BY HARUT SASSOUNIAN
Faced with deadlock in ratifying the Armenia-Turkey Protocols, the major powers are desperately looking for a face-saving way out of the current dilemma. France, Russia and the United States have invested far too much time and effort to walk away from the negotiated and signed, but not ratified, “deal of the century.”
At the time of writing this column, the President of Armenia and the Prime Minister of Turkey had been summoned to Washington by Pres. Obama for a last ditch effort to rescue the Protocols or at a minimum create an illusion of progress in the reconciliation process. The slightest gesture or even the promise of an improvement in Armenia-Turkey relations or the Artsakh (Karabagh) conflict would give Pres. Obama the required fig leaf to cover up his broken promise on the Armenian Genocide.

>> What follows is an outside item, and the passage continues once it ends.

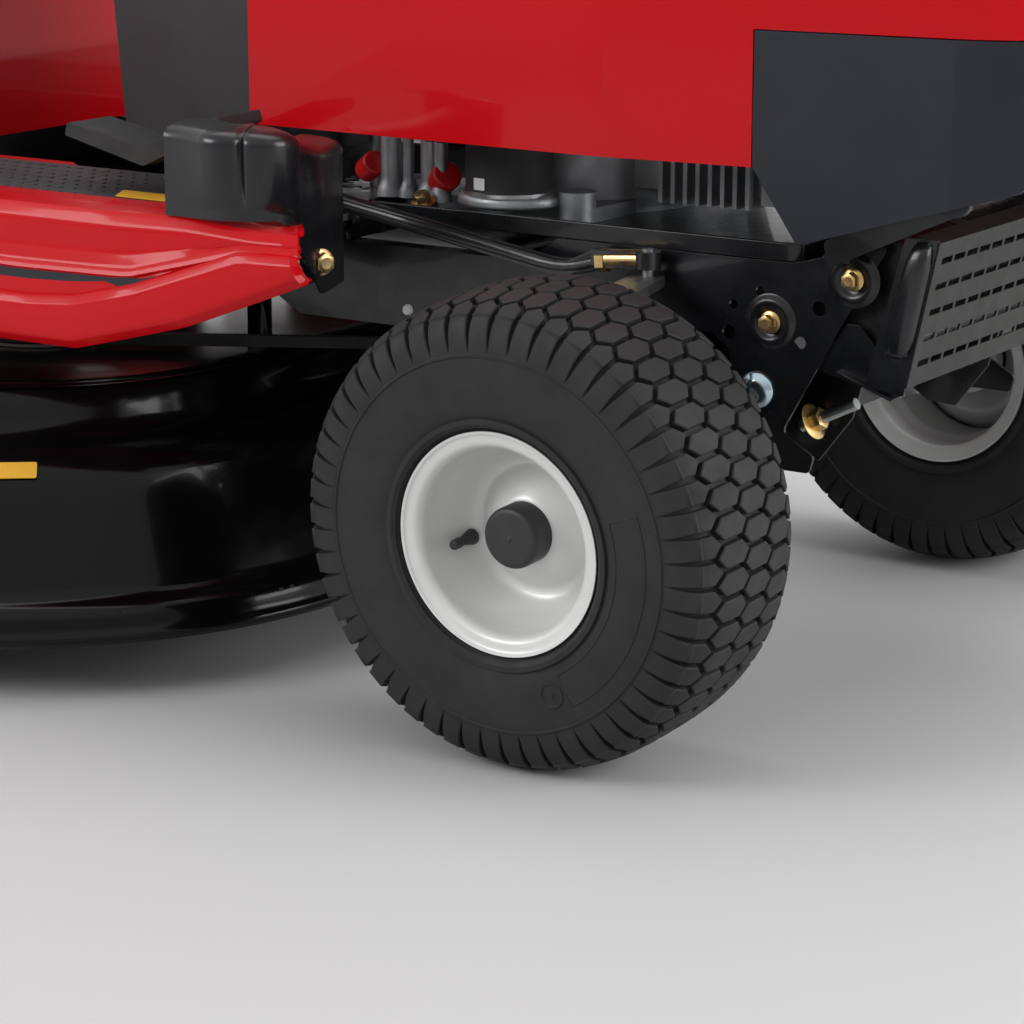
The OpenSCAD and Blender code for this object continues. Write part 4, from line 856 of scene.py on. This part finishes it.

It will soon be clear if White House pressure on Armenia and Turkey would result in any positive movement, such as limited opening of the Armenia-Turkey border, before ratifying the Protocols. Azerbaijan’s President was deliberately left out of the Washington Summit in order to prevent him from undermining U.S. mediating efforts. In the event of Turkish recalcitrance, Armenia’s President would have no choice but to withdraw his country’s signature from the Protocols, blaming Turkey for putting preconditions and demanding that Artsakh be handed to Azerbaijan.
In an attempt to break the deadlock, Thomas de Waal, Senior Associate at the Carnegie Endowment for International Peace, issued a “Policy Brief” on April 9, just before the start of the Washington Summit. The report, “Armenia and Turkey: Bridging the Gap,” suggests five “goodwill gestures” that Turkey needs to make in order to keep reconciliation with Armenia alive.
— An opening of the Armenia-Turkey border for noncommercial travelers;
— A limited opening of a zone next to the Armenia-Turkey border that contains the medieval Armenian city of Ani, now just inside Turkish territory. This would allow Armenian tourists to visit the ancient site.
— A Turkish initiative to fully open and digitize the Ottoman archives containing the official Ottoman records of the events of 1915 to 1921.
— A Turkish government initiative to invite diaspora Armenians to visit the ancient Armenian heritage sites of Anatolia.
— The opening of a Turkish Airlines route between Istanbul and Yerevan.
In return, de Waal suggests that Armenia pledge “to end the isolation of Nakhichevan once the Turkish-Armenian border opens.”
After offering the aforementioned simplistic ideas, de Waal turns to the Armenian Genocide recognition issue and tries to come up with a long-term solution to the perennial Armenian-American lobbying efforts which “hobble” the United States. He calls the confrontation in Congress on this issue between Armenians and Turks, “grubby political bargaining.”
According to de Waal, Pres. Obama’s broken promise on the Armenian Genocide and his use of “Meds Yeghern” (Great Calamity) as a substitute for Genocide is “a dignified formula.”
Here is what de Waal suggests:
“In order to move away from this annual agony, it makes sense to reframe the Armenian-Turkish issue within a longer perspective. The coming centenary of the Armenian holocaust in five years’ time in 2015 and the growing debate within Turkey on the ‘Armenian question’ gives impetus to this approach. In 2015 — whether the Turks like it or not — the world will mark the anniversary of the Armenian tragedy. The president could deliver a message on April 24, 2010, in which he notes that the centenary commemorations are now five years away and pledges that, if still in office, he will join in those events (perhaps even in Yerevan), but in which he also promises the Turks a little peace until then by affirming his faith in the internal debate in Turkey. Obama could say, ‘We hope to mark this tragic date with our Turkish friends, and not without them,’ and aspire to be a catalyst for Armenian–Turkish reconciliation.”
What de Waal is suggesting is simply a ploy to bury the Armenian Genocide issue for another 5 years, while creating a breathing space for the ratification of the defunct Protocols.
Before Pres. Obama could be trusted to keep any new promises, he needs to uphold the ones that he has already made and broken. Besides, what guarantees do we have that the President will be re-elected for a second term, and even if he is, that he will keep his pledge!